Lack of resources to carry out investigations made the Express and other
paper’s susceptible to manipulation by drop masters, Hellier added.
He said: ’What we have at the moment is big business sections and
proprietors who constantly reduce the number of journalists on the
papers to make bigger profits. We then have 20 pages to fill with, in
our case, two full-time people to fill them.
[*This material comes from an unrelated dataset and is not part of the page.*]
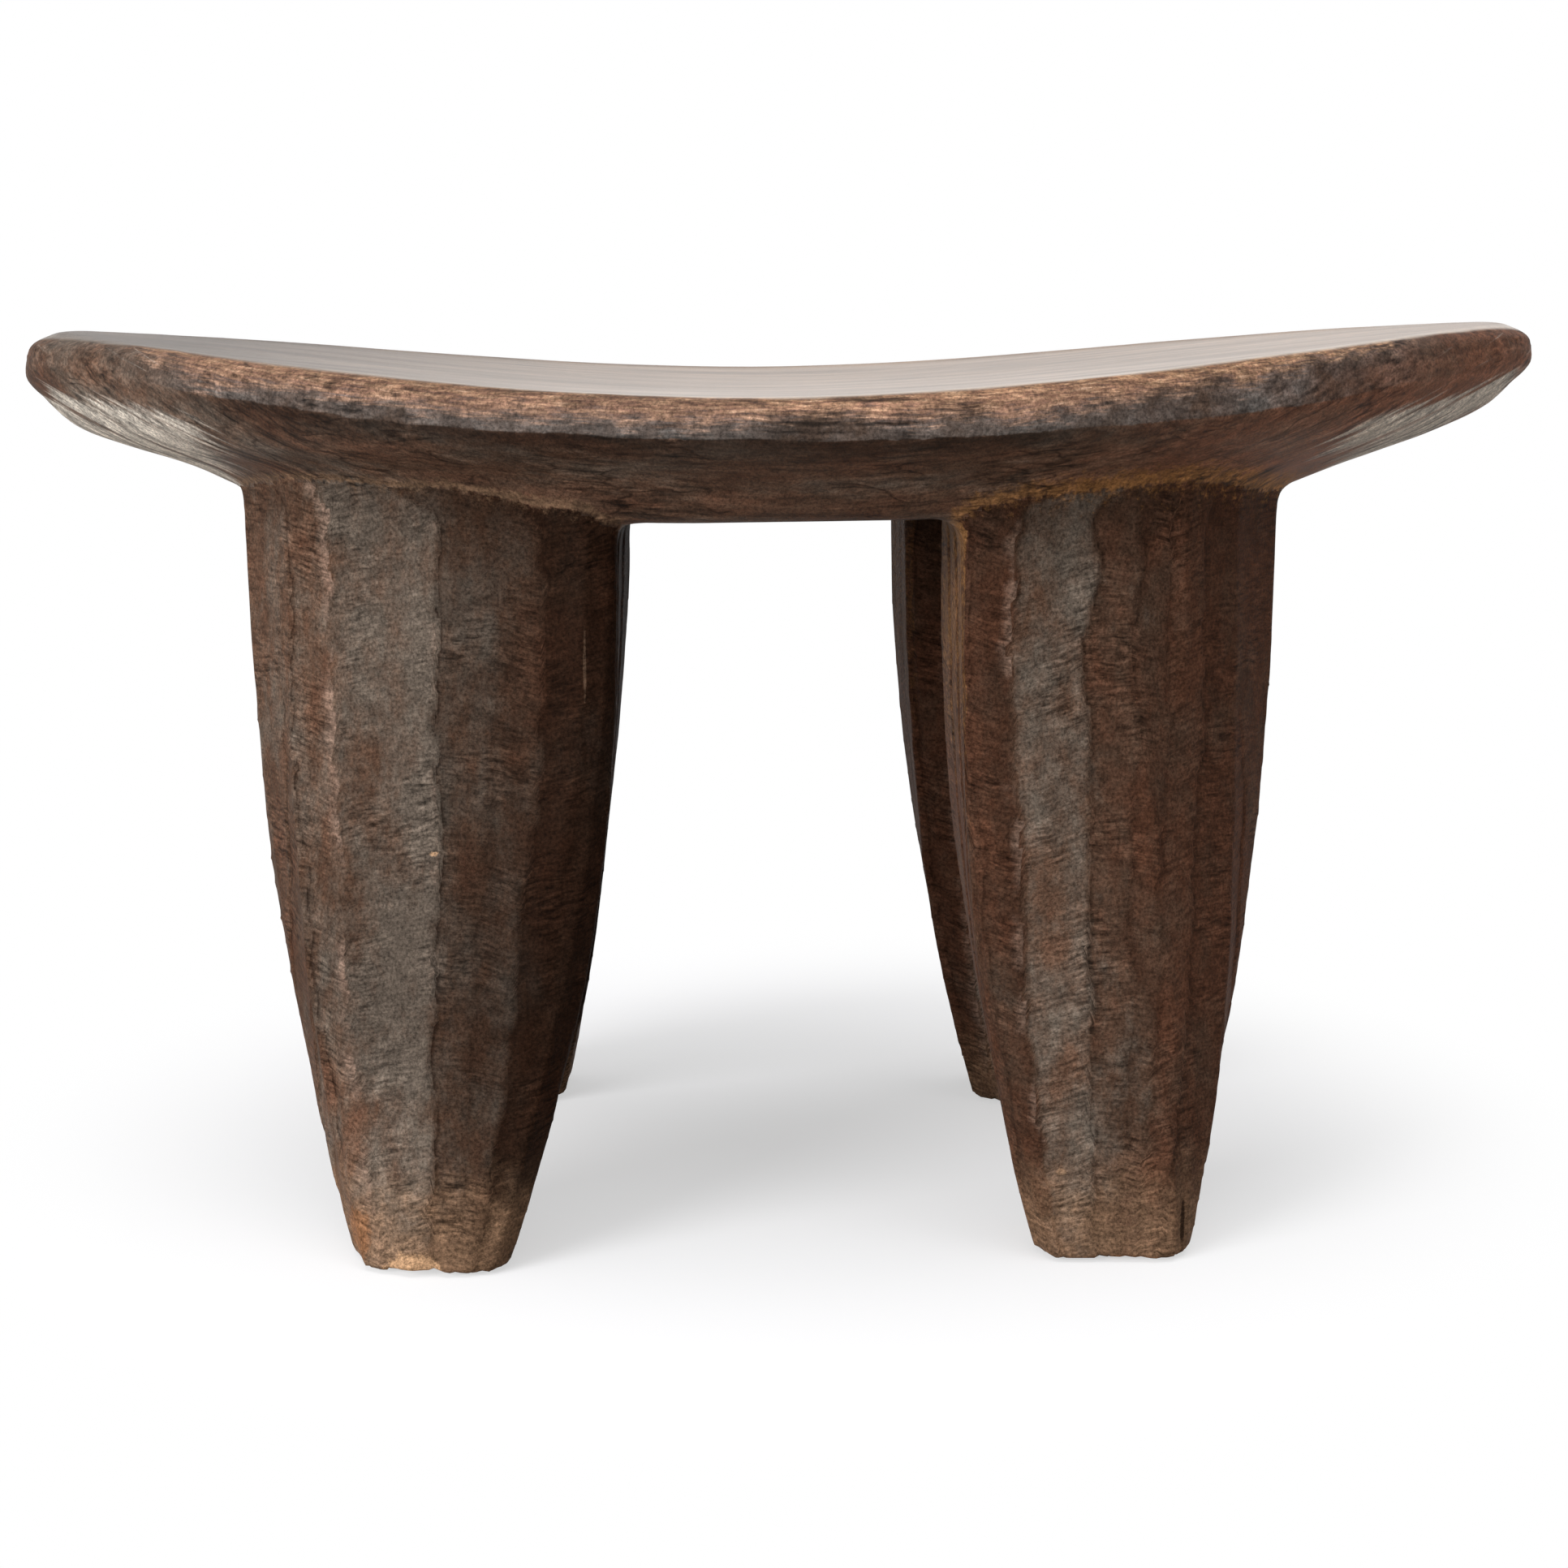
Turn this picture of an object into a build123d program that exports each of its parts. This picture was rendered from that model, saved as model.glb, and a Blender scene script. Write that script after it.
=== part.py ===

So I think we are more
easily manipulated.’
He added that by refusing to speak to PR companies, he frequently gains
access to the top figures at a company, which gives him an advantage
agencies cannot. ’PR agencies are often not as well-briefed as they
should be,’ he said.
Hellier’s stand follows former Sunday Telegraph deputy City editor
Patrick Weever’s claims that the broadsheet’s City pages were ’an
offshoot of the PR industry’. Weever accused PR consultancies of acting
as the ’highly influential gatekeepers to corporate Britain.’ (PR Week,
24 Sept).
He added: ’The systematic corruption of the drop is known, but not
condoned, at the highest level in the City by the City’s elder statesman
and by corporate financiers.’
Leader, p10.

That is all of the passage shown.